While the Wake County Board of Elections voted along party lines to appeal a 4th U.S. Circuit Court of Appeals ruling throwing out local school board and county commissioner districts, state legislative leaders are fighting to get back in as defendants in the case.

On Thursday, Senate leader Phil Berger, R-Rockingham, and House Speaker Tim Moore, R-Cleveland, issued a statement saying they plan to file a motion to intervene in the lawsuit and appeal the ruling by a three-judge panel of the 4th Circuit, saying Attorney General Roy Cooper refused to provide an adequate defense of the maps for the state. The decision by legislative leaders came a day after the Wake board voted to appeal the ruling to the full appeals court.

Earlier this week, Rep. Paul “Skip” Stam, R-Wake, said he hoped Berger and Moore would attempt to intervene as defendants and seek an immediate appeal to the U.S. Supreme Court. He said that the House speaker and Senate leader had been “involuntarily dismissed” as defendants from the lawsuit challenging the Wake districts, adding that when the case got to the 4th Circuit, no one went to bat for lawmakers who redrew the districts.

After Stam’s statement was published Tuesday at Carolina Journal Online, Anita Earls, an attorney for the plaintiffs in the lawsuit, told the News & Observer that Stam’s statement was “demonstrably false.”

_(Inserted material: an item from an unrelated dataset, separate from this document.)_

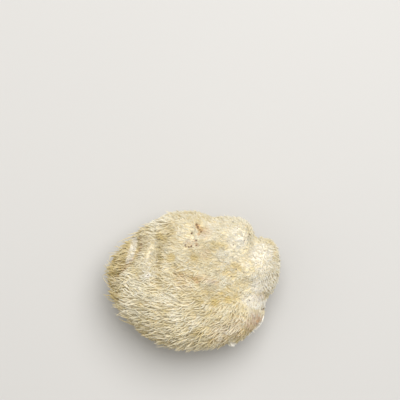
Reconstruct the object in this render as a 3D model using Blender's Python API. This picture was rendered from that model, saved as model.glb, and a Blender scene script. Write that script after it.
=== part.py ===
"""Lion's mane mushroom, as picked: one fruiting body that lies on the flat cut
where it was sliced off its block, with its shaggy front facing up.

Metres, +Z up. The origin is on the surface that the mushroom rests on, under the
middle of its outline. The crown, where growth ran upwards, points to +X and +Y,
so the spines, which hung straight down while it grew, now comb across to -X.
"""

import math

import bmesh
import bpy
import numpy as np
from mathutils import Vector, noise

MM = 0.001

# Driving dimensions of the flesh, in millimetres: rounded lobes that grew together.
# Each is (centre, radii), measured from the middle of the outline at table height.
LOBES = {
    "heart": ((-2.0, 0.3, 24.0), (33.0, 30.0, 20.5)),
    "left_brow": ((-22.5, 4.8, 21.0), (13.0, 14.5, 16.0)),
    "top_knoll": ((-2.0, 19.3, 24.5), (16.5, 15.0, 18.0)),
    "crown": ((15.5, 16.8, 25.0), (15.0, 15.0, 18.5)),
    "right_ear": ((33.0, 7.3, 20.0), (10.2, 13.8, 13.0)),
    "lower_right": ((14.5, -11.2, 22.0), (20.5, 17.5, 17.5)),
    "chin": ((2.0, -15.2, 21.0), (21.5, 15.5, 17.5)),
    "foot": ((7.0, -1.7, 7.0), (20.5, 17.5, 16.0)),
}
LOBE_BLEND = 5.0  # how far two lobes melt into each other where they meet
LUMP_HEIGHT = 0.8
LUMP_SPACING = 11.0
FEEL_STEP = 0.05  # how far apart the skin is felt to find which way it faces

# The skin is a net of triangles, and each triangle stands up as one spine.
NET_POINTS = 1700
NET_START = ((0.0, 0.0, 21.0), (60.0, 54.0, 44.0))  # an egg that holds every lobe
SETTLE_ROUNDS = 6
RELAX_ROUNDS = 40
RELAX_SHARE = 0.5  # how far each point moves to the middle of its neighbours
CUT_SNAP = 0.9  # net points this near the cut are moved onto it

# Spines, in millimetres: long on the side that hung down, short on the crown.
LONG_SPINE = 7.5
SHORT_SPINE = 1.6
CROWN_WAY = Vector((0.80, 0.60, 0.0))
LONG_AT, SHORT_AT = 0.0, 33.0  # millimetres along CROWN_WAY
UNDER_SHARE = 0.6  # spines that face the table are this much shorter
FOOT_BARE = 2.0  # no spines this near the foot's own skin
LIFT = 0.28  # how much a spine stands off the skin; the rest follows the comb
PARTING = Vector((34.0, 15.3, 30.0))  # the comb spreads away from this point
PARTING_PULL = 0.9
TABLE_GAP = 0.6
CREASE_DIP = 0.05  # a face whose neighbours stand this far above it lies in a crease
CREASE_SPINE = 1.2
LENGTH_VARIES = 0.22
VARIES_OVER = 0.6

CREAM = (0.80, 0.71, 0.52, 1.0)


def lobe_distance(points, centre, radii):
    """Distance of each point to one ellipsoid, near its surface."""
    away = points - np.array(centre)
    near = np.linalg.norm(away / np.array(radii), axis=1)
    slope = np.linalg.norm(away / np.square(radii), axis=1)
    return near * (near - 1.0) / np.maximum(slope, 1e-9)


def smooth_union(first, second, blend):
    """The nearer of two distances, rounded where they are within blend."""
    overlap = np.maximum(blend - np.abs(first - second), 0.0) / blend
    return np.minimum(first, second) - overlap * overlap * blend / 4.0


def lumps(points):
    """Gentle unevenness of the flesh."""
    return np.array([noise.noise(Vector(p) / LUMP_SPACING) for p in points]) * LUMP_HEIGHT


def body_distance(points):
    """Distance of each point to the skin of the whole body, negative inside."""
    found = None
    for centre, radii in LOBES.values():
        lobe = lobe_distance(points, centre, radii)
        found = lobe if found is None else smooth_union(found, lobe, LOBE_BLEND)
    return found + lumps(points)


def skin_normals(points):
    """Unit vectors that point straight out of the skin."""
    slopes = [
        body_distance(points + offset) - body_distance(points - offset)
        for offset in np.eye(3) * FEEL_STEP
    ]
    slopes = np.stack(slopes, axis=1)
    return slopes / np.linalg.norm(slopes, axis=1)[:, None]


def onto_skin(points, rounds):
    """Moves points straight onto the skin."""
    for _ in range(rounds):
        points = points - body_distance(points)[:, None] * skin_normals(points)
    return points


def even_directions(count):
    """Unit vectors spread evenly over a sphere, in a sunflower's spiral."""
    turn = math.pi * (3.0 - math.sqrt(5.0))
    index = np.arange(count) + 0.5
    height = 1.0 - 2.0 * index / count
    ring = np.sqrt(1.0 - height * height)
    return np.stack([ring * np.cos(turn * index), ring * np.sin(turn * index), height], axis=1)


def skin_net():
    """A closed net of even triangles that lies on the skin, as a bmesh in millimetres."""
    bm = bmesh.new()
    for way in even_directions(NET_POINTS):
        bm.verts.new(way)
    hull = bmesh.ops.convex_hull(bm, input=bm.verts)
    loose = [item for item in hull["geom_interior"] if isinstance(item, bmesh.types.BMVert)]
    bmesh.ops.delete(bm, geom=loose, context="VERTS")
    bm.verts.ensure_lookup_table()
    bm.verts.index_update()

    centre, radii = NET_START
    points = np.array([vert.co for vert in bm.verts]) * np.array(radii) + np.array(centre)
    points = onto_skin(points, SETTLE_ROUNDS)
    links = np.array([[vert.index for vert in edge.verts] for edge in bm.edges])
    for _ in range(RELAX_ROUNDS):
        points = onto_skin(points, 1)
        pull = np.zeros_like(points)
        count = np.zeros(len(points))
        for here, there in (links.T, links.T[::-1]):
            np.add.at(pull, here, points[there])
            np.add.at(count, here, 1.0)
        points = points + (pull / count[:, None] - points) * RELAX_SHARE
    points = onto_skin(points, SETTLE_ROUNDS)
    for vert, point in zip(bm.verts, points):
        vert.co = point
    bmesh.ops.recalc_face_normals(bm, faces=bm.faces)
    return bm


def slice_foot(bm):
    """Cuts the net flat at table height and closes the cut with one face."""
    for vert in bm.verts:
        if abs(vert.co.z) < CUT_SNAP:
            vert.co.z = 0.0
    everything = list(bm.verts) + list(bm.edges) + list(bm.faces)
    bmesh.ops.bisect_plane(
        bm, geom=everything, dist=1e-4, plane_co=(0, 0, 0), plane_no=(0, 0, 1), clear_inner=True
    )
    rim = [edge for edge in bm.edges if edge.is_boundary]
    bmesh.ops.contextual_create(bm, geom=rim)
    bmesh.ops.recalc_face_normals(bm, faces=bm.faces)


def comb_way(point):
    """The way that hanging spines run past a point, before they meet the skin."""
    spread = (point - PARTING).normalized()
    return (Vector((-1.0, 0.0, 0.0)) + spread * PARTING_PULL).normalized()


def dip(face):
    """How far the faces around this one stand above its plane, on average."""
    centre = face.calc_center_median()
    around = [other for edge in face.edges for other in edge.link_faces if other is not face]
    rises = [(other.calc_center_median() - centre).dot(face.normal) for other in around]
    return sum(rises) / len(rises)


def spine(point, normal, crease):
    """The spine that stands on one face, from its root to its tip, or None where bare."""
    foot_centre, foot_radii = LOBES["foot"]
    from_foot = lobe_distance(np.array([point]), foot_centre, foot_radii)[0]
    if from_foot < FOOT_BARE:
        return None
    crown = (point.dot(CROWN_WAY) - LONG_AT) / (SHORT_AT - LONG_AT)
    crown = min(max(crown, 0.0), 1.0)
    length = LONG_SPINE + (SHORT_SPINE - LONG_SPINE) * crown
    length *= 1.0 - UNDER_SHARE * max(-normal.z, 0.0)
    length *= 1.0 + LENGTH_VARIES * noise.noise(point / VARIES_OVER)
    comb = comb_way(point)
    along = comb - normal * comb.dot(normal)
    lift = LIFT + (1.0 - LIFT) * max(comb.dot(normal), crown)
    way = (normal * lift + along * (1.0 - lift)).normalized()
    if point.z + way.z * length < TABLE_GAP:
        length = (TABLE_GAP - point.z) / way.z
    if crease > CREASE_DIP:
        return normal * min(length, CREASE_SPINE)
    return way * length


def grow_spines(bm):
    """Pulls each face of the skin out to a point, except the cut and the foot."""
    grown = {}
    for face in bm.faces:
        if len(face.verts) == 3:
            root = face.calc_center_median()
            reach = spine(root, face.normal, dip(face))
            if reach is not None:
                grown[face] = root + reach
    made = bmesh.ops.poke(bm, faces=list(grown))
    for vert, tip in zip(made["verts"], grown.values()):
        vert.co = tip


def flesh_material():
    """Ivory, dry and matt."""
    material = bpy.data.materials.new("ivory_flesh")
    material.use_nodes = True
    shader = material.node_tree.nodes["Principled BSDF"]
    shader.inputs["Base Color"].default_value = CREAM
    shader.inputs["Roughness"].default_value = 0.85
    shader.inputs["Metallic"].default_value = 0.0
    return material


def clear_scene():
    for obj in list(bpy.data.objects):
        bpy.data.objects.remove(obj)


def centred(bm):
    """Puts the origin under the middle of the outline, and scales to metres."""
    low = [min(vert.co[axis] for vert in bm.verts) for axis in range(2)]
    high = [max(vert.co[axis] for vert in bm.verts) for axis in range(2)]
    middle = Vector(((low[0] + high[0]) / 2, (low[1] + high[1]) / 2, 0.0))
    for vert in bm.verts:
        vert.co = (vert.co - middle) * MM


def fruiting_body():
    bm = skin_net()
    slice_foot(bm)
    grow_spines(bm)
    centred(bm)
    mesh = bpy.data.meshes.new("fruiting_body")
    bm.to_mesh(mesh)
    bm.free()
    mesh.materials.append(flesh_material())
    body = bpy.data.objects.new("fruiting_body", mesh)
    bpy.context.scene.collection.objects.link(body)
    return body


clear_scene()
fruiting_body()
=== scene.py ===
import math

import bmesh
import bpy
import numpy as np
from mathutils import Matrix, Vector, noise


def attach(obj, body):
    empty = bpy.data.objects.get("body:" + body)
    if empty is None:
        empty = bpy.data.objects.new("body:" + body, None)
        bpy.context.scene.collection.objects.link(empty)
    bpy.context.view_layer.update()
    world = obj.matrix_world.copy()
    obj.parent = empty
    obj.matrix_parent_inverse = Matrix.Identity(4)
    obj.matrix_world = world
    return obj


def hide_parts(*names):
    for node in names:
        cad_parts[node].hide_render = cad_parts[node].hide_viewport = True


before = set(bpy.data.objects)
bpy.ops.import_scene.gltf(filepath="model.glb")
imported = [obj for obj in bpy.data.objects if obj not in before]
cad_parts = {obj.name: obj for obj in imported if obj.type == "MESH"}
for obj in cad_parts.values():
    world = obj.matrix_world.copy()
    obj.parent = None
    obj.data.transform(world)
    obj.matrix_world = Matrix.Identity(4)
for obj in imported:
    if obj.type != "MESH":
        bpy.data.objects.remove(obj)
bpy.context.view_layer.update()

mm = 0.001
scene = bpy.context.scene

# Paths that several settings follow, seen from above. Millimetres, from the middle of the outline.
outerRidge = ((-27.9, 23.0), (-28.8, 17.2), (-30.8, 11.3), (-33.8, 6.0))
innerRidge = ((-20.8, 22.6), (-18.6, 18.4), (-20.6, 13.6), (-22.6, 3.0))
groove = ((-24.0, 21.5), (-24.2, 16.6), (-29.8, 9.4), (-33.4, 3.0))
crease = ((-7.4, 5.2), (-2.0, 3.0), (3.2, 1.2))
cleft = ((2.2, 28.6), (3.8, 26.6), (4.9, 24.2))


def steps(path, *values):
    # one entry for each stretch of a path: its two ends, then the values
    return [(*start, *end, *values) for start, end in zip(path, path[1:])]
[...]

But legislative leaders counter that Cooper’s office failed to act in the state’s best interests.

In an interview on Wednesday, Earls told CJ that plaintiffs had attempted to add legislative leaders as defendants. “The attorney general’s office filed briefs arguing that we had no legal right to add them and they should not be added,” Earls said.

The attorney general’s office usually represents the state in court and in lawsuits challenging the constitutionality or legality of state laws.

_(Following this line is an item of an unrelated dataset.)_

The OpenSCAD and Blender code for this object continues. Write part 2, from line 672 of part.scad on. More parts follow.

Noelle Talley, a spokeswoman for the Attorney General’s office, did not explain why the AG’s office didn’t want the legislative leaders listed as defendants. “Attorneys with our office argued to have the state and state plaintiffs dismissed from the case and the court agreed,” Talley said.

The General Assembly redrew Wake County’s school board districts in 2013. The plan included two “super districts” and seven small districts. In 2015, lawmakers redrew Wake County’s county commissioner districts, using identical maps.

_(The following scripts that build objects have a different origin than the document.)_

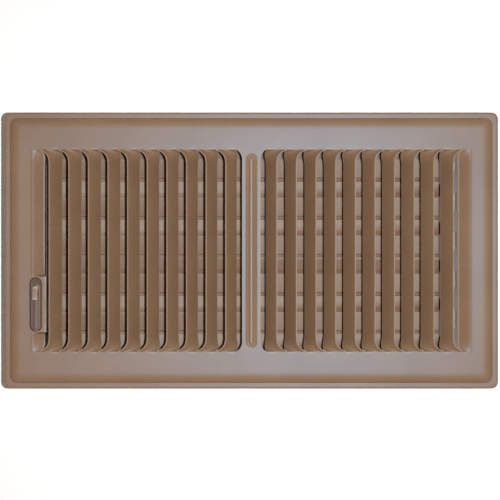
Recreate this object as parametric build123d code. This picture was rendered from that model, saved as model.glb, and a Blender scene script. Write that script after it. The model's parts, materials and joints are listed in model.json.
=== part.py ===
"""Louvred floor register: pressed steel face with two banks of fins over a multi-blade damper.

Millimetres. +Z is out of the face, +X runs along the long side, the lever is on the -X side.
The origin is the centre of the damper box's lower rim.
"""

from build123d import *
import math
import os

os.makedirs("parts", exist_ok=True)

# Pressed face
face_length = 346.1
face_side_lap = 22.55
face_corner_radius = 4.5
face_sheet = 0.8
floor_height = 40.0
lip_height = 3.0
lip_edge_radius = 0.6
rim_width = 4.7
field_rise = 3.5
shoulder_angle = 55.0
field_corner_radius = 6.8

# Louvre banks
land_width = 12.7
lance_pitch = 13.65
fin_count = 10
louvre_length = 141.0
lance_kerf = 0.8
fin_form_length = 9.0
fin_high_shift = 2.4
fin_high_rise = 3.2
fin_low_shift = 4.1
fin_low_drop = 8.3
fin_bow = 0.84
fin_end_anchor = 1.0
tab_width = 9.2
tab_angle = 42.8
tab_end_slant = 5.0

# Pressed channel on the land between the banks
channel_width = 8.4
channel_length = 136.0
channel_depth = 0.5
channel_rib = 1.8

# Lever well
well_width = 8.75
well_length = 37.8
well_depth = 3.0
well_centre_x = -150.45
well_centre_y = -37.6
well_pad_margin = 3.0
lever_slot_gap = 0.35

# Damper box
box_width = 148.6
box_sheet = 0.8
lever_plate_x = -147.9
plain_plate_x = 140.4
end_plate_height = 39.0
rail_top_flange = 8.0
rail_bottom_return = 6.0
corner_flange = 10.0
corner_flange_gap = 2.0
plain_tab_reach = 5.0
plain_tab_length = 14.7
plain_tab_offset = -2.95
stop_strip_height = 8.0
stop_lap = 2.6

# Damper blades
blade_count = 5
blade_pitch = 27.4
blade_width = 29.0
blade_sheet = 0.5
blade_tilt = 2.0
blade_shift_y = -3.8
blade_axis_height = 21.5
blade_end_gap_lever = 7.4
blade_end_gap_plain = 4.5
groove_width = 3.2
groove_depth = 0.9
lip_width = 5.0
lip_drop = 2.2
ear_gap = 2.8
ear_radius = 3.6
ear_foot = (3.2, 11.9)
ear_foot_height = 1.6

# Linkage
crank_radius = 7.5
crank_angle = 45.0
blade_travel = 90.0
link_bar_height = 5.8
link_bar_sheet = 0.8
link_bar_overhang = 4.0
link_bar_ear_gap = 0.9
drive_pin_radius = 1.2
drive_pin_gap = 0.35
arc_slot_gap = 0.5

# Thumb lever
lever_pivot_y = -39.9
lever_pivot_height = 5.8
lever_sheet = 1.0
lever_width = 7.8
lever_boss_radius = 4.8
lever_reach = 41.7
lever_tab_length = 9.5
lever_tab_reach = 3.0
lever_standoff = 1.0

# Rivets and washer
pivot_radius = 1.6
pivot_head_radius = 2.2
pivot_collar_radius = 1.9
pivot_head = 0.7
lever_shank_radius = 2.0
lever_head_radius = 4.0
lever_shoulder_radius = 3.0
washer_radius = 3.6
washer_thickness = 0.4
link_rivet_radius = 1.3
link_head_radius = 2.0
link_head = 0.55
corner_rivet_radius = 1.4
corner_head_radius = 2.4
corner_rivet_heights = (10.0, 33.0)

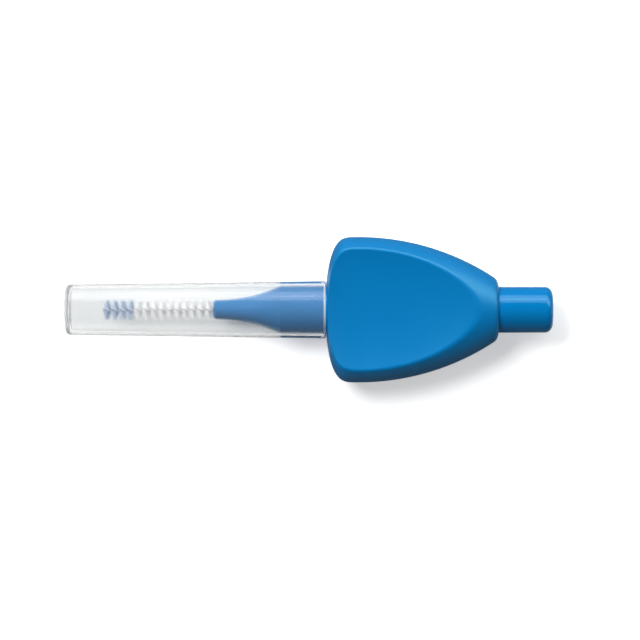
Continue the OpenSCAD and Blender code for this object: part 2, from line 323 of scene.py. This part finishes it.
def drawn_stainless_steel(brush):
    """Stainless steel drawn to thin wire: pale, with fine drawing lines that dull it unevenly.

    It is only partly metallic, because no lamp shows in it through the cap."""
    material, tree = new_material("drawn_stainless_steel")
    lines = stretched_noise(tree, 0.05 * MM, 5.0)
    steel = add_node(tree, "ShaderNodeBsdfPrincipled", {
        "Base Color": shades(tree, lines.outputs["Fac"], brush.steel, 0.12),
        "Metallic": 0.3,
        "Roughness": ramped(tree, lines.outputs["Fac"], 0.4, 0.55),
    })
    add_node(tree, "ShaderNodeOutputMaterial", {"Surface": steel.outputs["BSDF"]})
    return material


def extruded_nylon(name, tone):
    """Nylon filament, extruded and trimmed: smooth and slightly waxy, a little uneven in tone."""
    material, tree = new_material(name)
    uneven = stretched_noise(tree, 0.2 * MM)
    nylon = add_node(tree, "ShaderNodeBsdfPrincipled", {
        "Base Color": shades(tree, uneven.outputs["Fac"], tone, 0.06),
        "Roughness": ramped(tree, uneven.outputs["Fac"], 0.3, 0.42),
        "IOR": 1.53,
        "Subsurface Weight": 0.4,
        "Subsurface Radius": (1.0, 1.0, 1.0),
        "Subsurface Scale": 0.1 * MM,
    })
    # Real filaments are finer and let light round them, so these cast no shadow
    passed = add_node(tree, "ShaderNodeBsdfTransparent", {"Color": (1, 1, 1, 1)})
    path = add_node(tree, "ShaderNodeLightPath")
    surface = add_node(tree, "ShaderNodeMixShader", {
        "Fac": path.outputs["Is Shadow Ray"], 1: nylon.outputs["BSDF"], 2: passed.outputs["BSDF"]})
    add_node(tree, "ShaderNodeOutputMaterial", {"Surface": surface.outputs["Shader"]})
    return material


# Outlines, bodies and objects

def arc(x, radius, size, start, end, steps=12):
    """Points of (x, radius) on an arc round a centre, with its angles in degrees from +X."""
    turns = (math.radians(start + (end - start) * step / steps) for step in range(steps + 1))
    return [(x + size * math.cos(turn), radius + size * math.sin(turn)) for turn in turns]


def steadied(outline, margin=0.04 * MM):
    """An outline with more points near the ends of its long runs, which keep their shading even."""
    points = outline[:1]
    for (x0, radius0), (x1, radius1) in zip(outline, outline[1:]):
        run = math.hypot(x1 - x0, radius1 - radius0)
        stops = (margin / run, 0.5, 1 - margin / run) if run > 4 * margin else ()
        points += [(x0 + (x1 - x0) * stop, radius0 + (radius1 - radius0) * stop) for stop in stops]
        points.append((x1, radius1))
    return points


def spun(outline):
    """Spins an outline of (x, radius) points about the long axis into a closed body."""
    bm = bmesh.new()
    line = [bm.verts.new((x, 0, AXIS_Z + radius)) for x, radius in steadied(outline)]
    edges = [bm.edges.new(pair) for pair in zip(line, line[1:])]
    bmesh.ops.spin(bm, geom=line + edges, cent=(0, 0, AXIS_Z), axis=(1, 0, 0), angle=math.tau,
                   steps=ROUND_FACES, use_merge=True)
    bmesh.ops.remove_doubles(bm, verts=bm.verts, dist=MERGE)
    bmesh.ops.recalc_face_normals(bm, faces=bm.faces)
    return bm


def ring_edges(bm, ring):
    """The edges of a closed ring of vertices."""
    return [bm.edges.get(pair) for pair in zip(ring, ring[1:] + ring[:1])]


def next_ring(bm, ring, places):
    """Extrudes a closed ring of vertices, and moves the new ring to its places."""
    made = set(bmesh.ops.extrude_edge_only(bm, edges=ring_edges(bm, ring))["geom"])
    grown = [next(e.other_vert(v) for e in v.link_edges if e.other_vert(v) in made) for v in ring]
    for vert, place in zip(grown, places):
        vert.co = place
    return grown


def lofted(rings):
    """A tube through rings of places, open at both ends, and its first and last vertices."""
    bm = bmesh.new()
    first = bmesh.ops.create_circle(bm, segments=len(rings[0]), radius=MM)["verts"]
    for vert, place in zip(first, rings[0]):
        vert.co = place
    last = first
    for places in rings[1:]:
        last = next_ring(bm, last, places)
    return bm, first, last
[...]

An original 2013 lawsuit challenging the school board districts was dismissed by U.S. District Court Judge Terrence Boyle in March 2014. Later, other lawsuits were filed, challenging the school board and county commissioner districts. Earlier this year Chief U.S. District Court Judge James Dever ruled that the plaintiffs had failed to prove their case. However, on July 1, the 4th Circuit reversed Dever’s ruling in a 2-1 decision.

“Judge Boyle viewed the plaintiffs’ effort to add legislators to the case as futile since he dismissed the case on its merits,” said Amy Auth, a spokeswoman for Berger. “Legislative leaders have never appeared in the cases but decided to intervene because the 4th Circuit reversed the trial court decision and because [Attorney General] Roy Cooper refused to do his job.”

Boyle ruled that the legislative leaders had no enforcement power in overseeing elections, since the State Board of Elections is the agency that administers election law. “An amendment that casts [legislators] as defendants would be futile,” Boyle wrote.

GOP leaders ripped the way Cooper’s office has handled the case. Cooper is the Democratic nominee for governor. He faces incumbent GOP Gov. Pat McCrory and Libertarian Lon Cecil in the Nov. 8 general election.

“I think [the choice not to add Berger and Moore] was a way for Roy Cooper to wash his hands of it,” Stam said.

“Roy Cooper has once again refused to do his job and defend state law — this time creating chaos, confusion, and uncertainty for Wake County voters in the 11th hour in an election year,” Moore and Berger said in their statement. “That’s why we have no choice but to intervene and defend the right of voters to cast their ballots for geographically diverse representation in Wake County government in November.”

The primaries for county commissioner were held on March 15. Filing for the school board races ended on July 1, the same day the 4th Circuit’s ruling came out.

On Wednesday, the Wake County Board of Elections voted to appeal the 4th Circuit panel’s decision to the full 15-member Circuit Court. Neither GOP Chairman Brian Ratledge, who supported the appeal, Democratic member Mark Ezzell, who opposed the appeal, nor board attorney Charles Marshall returned phone calls seeking a comment on the action.

However, Ezzell posted his reasons for disagreeing “vehemently” with the decision on his Facebook page.

Ezzell said he thought the 4th Circuit’s decision, penned by Judge James Wynn, was correct. “It’s abundantly clear that the General Assembly’s districts were the result of illegitimate reapportionment considerations,” Ezzell said.

Appealing the ruling is a waste of taxpayer money and would further bring confusion to the election season, Ezzell said. Also, Ezzell said not appealing would force the General Assembly, who he called “the rightful defendant in this case,” to take responsibility for its actions. “If the legislature believes so strongly in their maps, they should pony up the money to take legal steps to re-enter the case,” Ezzell said.